Ancaman Terhadap Tanggul dan Aliran Air

Mahawan menyebut bahwa penumpukan limbah dalam jumlah besar juga dapat mengancam struktur tanggul yang berdiri di sisi lokasi pembuangan.

“Kalau jumlahnya semakin banyak akan menekan tanggul, artinya menambah beban kepada tanggul itu,” jelasnya.

Material logam yang digunakan pada tanggul dapat mengalami korosi lebih cepat. Selain itu, limbah yang menutupi area sekitar tanggul berisiko menghambat aliran air karena saluran-saluran kecil tersumbat kulit kerang.

Keberadaan limbah juga turut merusak estetika pantai.

“Merusak estetika, enggak enak dilihat.
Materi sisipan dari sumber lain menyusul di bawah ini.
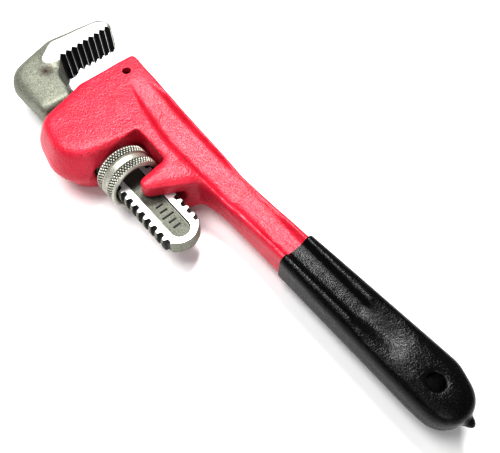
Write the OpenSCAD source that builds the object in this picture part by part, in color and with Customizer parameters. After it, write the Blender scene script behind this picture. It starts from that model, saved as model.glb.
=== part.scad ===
// Pipe wrench of the ten-inch size, lying on its side.
// X runs along the shank towards the jaws, Y from the handle towards the shank, Z through the thickness.
// Shapes are drawn around the heel jaw's pin, on the wrench's middle plane, and placed by wrench_frame().

/* [Housing] */
// Thickness of the housing, the plane that the wrench lies on to its upper face
housing_t = 27.8; // [27.6:0.2:30]
// Radius of the rounded front of the housing
bulge_r = 18.4; // [18:0.1:19]
// Distance from the heel jaw's pin to the housing's jaw side
jaw_side = 7.4; // [7.2:0.1:7.6]
// Length of the window that the nut turns in
window_l = 18.1; // [17.6:0.1:18.4]

/* [Handle] */
// Thickness of the handle bar
handle_t = 16.6; // [15.8:0.2:17.4]
// Depth of the channel in each face of the handle
channel_d = 2.8; // [2:0.2:3.2]
// Distance from the heel jaw's pin to the centre of the rounded end
grip_end = 188.8; // [185:0.2:192]
// Half width of the grip at its rounded end
grip_r = 10.7; // [10.4:0.1:11.2]
// Radius of the hanging hole through the grip
hang_r = 3.2; // [2.6:0.1:3.6]
// Thickness of the dipped coating
dip = 1; // [0.8:0.1:1.2]

/* [Hook jaw] */
// Pitch of the shank's thread, six threads to the inch
pitch = 4.2333; // [4.2:0.0001:4.26]
// Radius over the crests of the shank's thread
crest_r = 9.7; // [9.6:0.05:9.8]
// Radius at the roots of the shank's thread
root_r = 8; // [7.8:0.05:8.1]
// Thickness of the shank
shank_t = 7.4; // [7:0.1:8]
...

Orang yang berada di sekitar situ terganggu,” tambahnya.

Mengganggu Ekosistem Pesisir dan Kualitas Air

Dampak lainnya adalah kerusakan ekosistem pesisir dan laut. Menurut Mahawan, jumlah limbah yang terlalu banyak dapat mengubah struktur sedimen dan menghalangi kehidupan mikroorganisme.

“Meski secara alami bisa terkikis, tapi kalau jumlahnya banyak, itu mengganggu ekosistem di sekitarnya,” ucapnya.

Sisa organik dari daging kerang membusuk dan menurunkan kualitas air serta memengaruhi kadar oksigen.

“Ekosistem asli itu harusnya ada mikroorganisme di situ, tetapi sedimen dari limbah kulit kerang bisa menutupi area hidup mereka,” tuturnya.

Perlu Fasilitas Pengelolaan Khusus

Mahawan menekankan perlunya pemerintah membangun fasilitas pengelolaan limbah perikanan dan kulit kerang.

“Harus ada tempat atau infrastruktur khusus untuk menangani dan mengelola limbah kulit kerang,” kata Mahawan.

Ia menyarankan agar limbah tidak hanya dipindahkan, tetapi diolah sehingga memiliki nilai ekonomi, misalnya menjadi bahan pupuk, campuran material bangunan, atau bahan kapur. Pelaku usaha kecil dan kelompok masyarakat setempat dapat dilibatkan.

Menjadi Perhatian Serius Pemerinta

Dinas Lingkungan Hidup (DLH) DKI Jakarta mengakui bahwa persoalan limbah kulit kerang di Cilincing telah menjadi isu besar.

“Penumpukan sampah cangkang kerang di Cilincing menjadi perhatian serius karena berpotensi menimbulkan pencemaran lingkungan, pendangkalan kawasan pesisir, serta gangguan kesehatan bagi masyarakat,” ujar Kepala DLH DKI Jakarta, Asep Kuswanto.

DLH bekerja sama dengan kelompok masyarakat dan sejumlah organisasi untuk mengolah limbah menjadi produk bernilai, seperti material bangunan, pot tanaman, hingga perlengkapan rumah.

“Sampah cangkang kerang kini diolah menjadi berbagai produk daur ulang,” kata Asep.

Pemerintah provinsi juga memberikan pendampingan dan membantu pemasaran agar produk daur ulang tersebut dapat meningkatkan ekonomi warga sekaligus mengurangi penumpukan limbah.